-- START OF Information supplied --
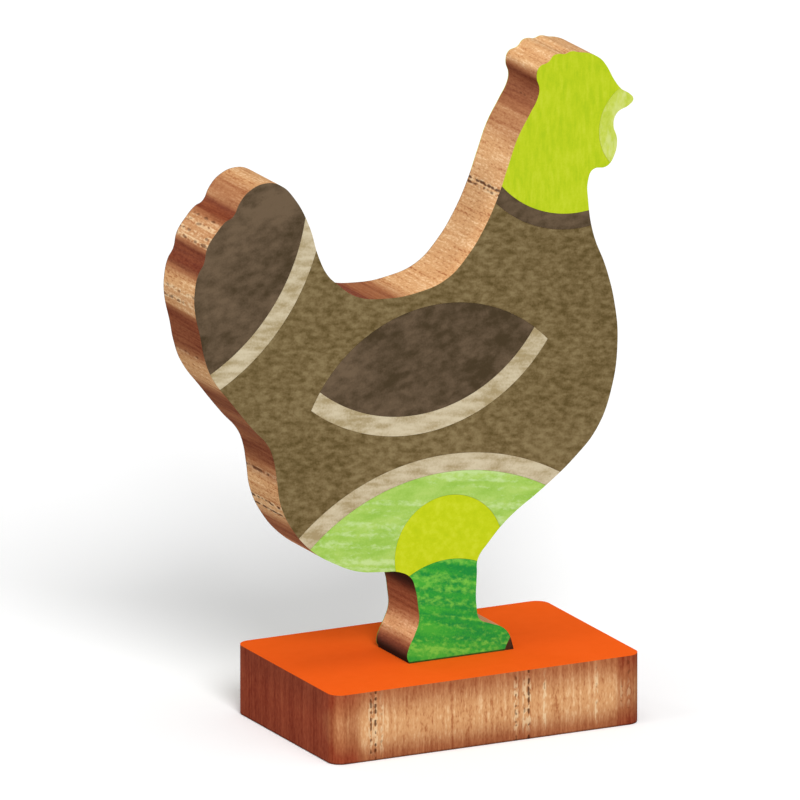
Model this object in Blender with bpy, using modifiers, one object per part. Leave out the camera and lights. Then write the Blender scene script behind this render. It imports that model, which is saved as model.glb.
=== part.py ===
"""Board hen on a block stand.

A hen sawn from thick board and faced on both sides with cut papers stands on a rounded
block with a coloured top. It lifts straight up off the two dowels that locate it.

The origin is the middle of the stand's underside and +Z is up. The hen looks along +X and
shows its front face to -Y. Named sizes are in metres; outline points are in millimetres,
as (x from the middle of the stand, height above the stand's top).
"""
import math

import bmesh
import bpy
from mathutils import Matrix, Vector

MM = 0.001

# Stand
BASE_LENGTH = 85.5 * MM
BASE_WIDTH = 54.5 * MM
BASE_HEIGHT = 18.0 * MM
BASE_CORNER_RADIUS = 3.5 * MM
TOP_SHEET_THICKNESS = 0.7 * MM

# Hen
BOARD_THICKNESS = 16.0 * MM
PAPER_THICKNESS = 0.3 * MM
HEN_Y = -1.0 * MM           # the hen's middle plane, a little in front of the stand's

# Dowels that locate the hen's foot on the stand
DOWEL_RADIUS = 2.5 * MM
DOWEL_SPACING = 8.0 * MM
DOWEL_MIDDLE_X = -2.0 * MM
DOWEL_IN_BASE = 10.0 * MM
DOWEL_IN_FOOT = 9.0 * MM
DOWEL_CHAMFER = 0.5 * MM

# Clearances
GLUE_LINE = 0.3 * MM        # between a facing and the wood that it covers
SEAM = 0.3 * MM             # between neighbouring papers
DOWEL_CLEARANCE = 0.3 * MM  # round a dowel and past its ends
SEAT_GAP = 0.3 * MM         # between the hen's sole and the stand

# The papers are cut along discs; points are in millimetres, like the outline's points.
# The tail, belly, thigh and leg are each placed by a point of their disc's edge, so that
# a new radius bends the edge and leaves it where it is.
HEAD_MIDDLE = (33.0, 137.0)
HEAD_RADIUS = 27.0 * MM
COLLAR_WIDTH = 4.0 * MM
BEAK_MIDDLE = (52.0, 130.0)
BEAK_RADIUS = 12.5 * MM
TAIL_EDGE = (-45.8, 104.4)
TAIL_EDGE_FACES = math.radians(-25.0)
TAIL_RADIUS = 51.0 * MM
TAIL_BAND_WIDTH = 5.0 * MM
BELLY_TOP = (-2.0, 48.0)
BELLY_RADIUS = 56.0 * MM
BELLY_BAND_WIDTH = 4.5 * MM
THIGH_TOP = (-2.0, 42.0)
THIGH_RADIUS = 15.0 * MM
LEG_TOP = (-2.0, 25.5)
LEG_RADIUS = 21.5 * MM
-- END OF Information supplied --
* **The problem**:
Copy exactly the lines that run from the first line of the data to the line containing "HEN_Y = -1.0", please, with both ends included and nothing else.

* **Task response**:
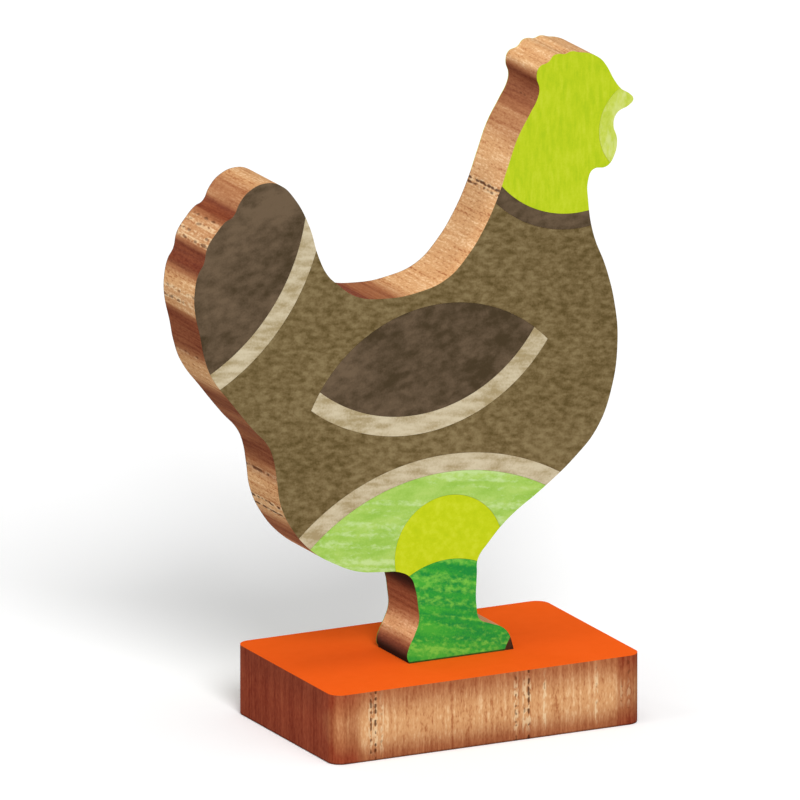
Model this object in Blender with bpy, using modifiers, one object per part. Leave out the camera and lights. Then write the Blender scene script behind this render. It imports that model, which is saved as model.glb.
=== part.py ===
"""Board hen on a block stand.

A hen sawn from thick board and faced on both sides with cut papers stands on a rounded
block with a coloured top. It lifts straight up off the two dowels that locate it.

The origin is the middle of the stand's underside and +Z is up. The hen looks along +X and
shows its front face to -Y. Named sizes are in metres; outline points are in millimetres,
as (x from the middle of the stand, height above the stand's top).
"""
import math

import bmesh
import bpy
from mathutils import Matrix, Vector

MM = 0.001

# Stand
BASE_LENGTH = 85.5 * MM
BASE_WIDTH = 54.5 * MM
BASE_HEIGHT = 18.0 * MM
BASE_CORNER_RADIUS = 3.5 * MM
TOP_SHEET_THICKNESS = 0.7 * MM

# Hen
BOARD_THICKNESS = 16.0 * MM
PAPER_THICKNESS = 0.3 * MM
HEN_Y = -1.0 * MM           # the hen's middle plane, a little in front of the stand's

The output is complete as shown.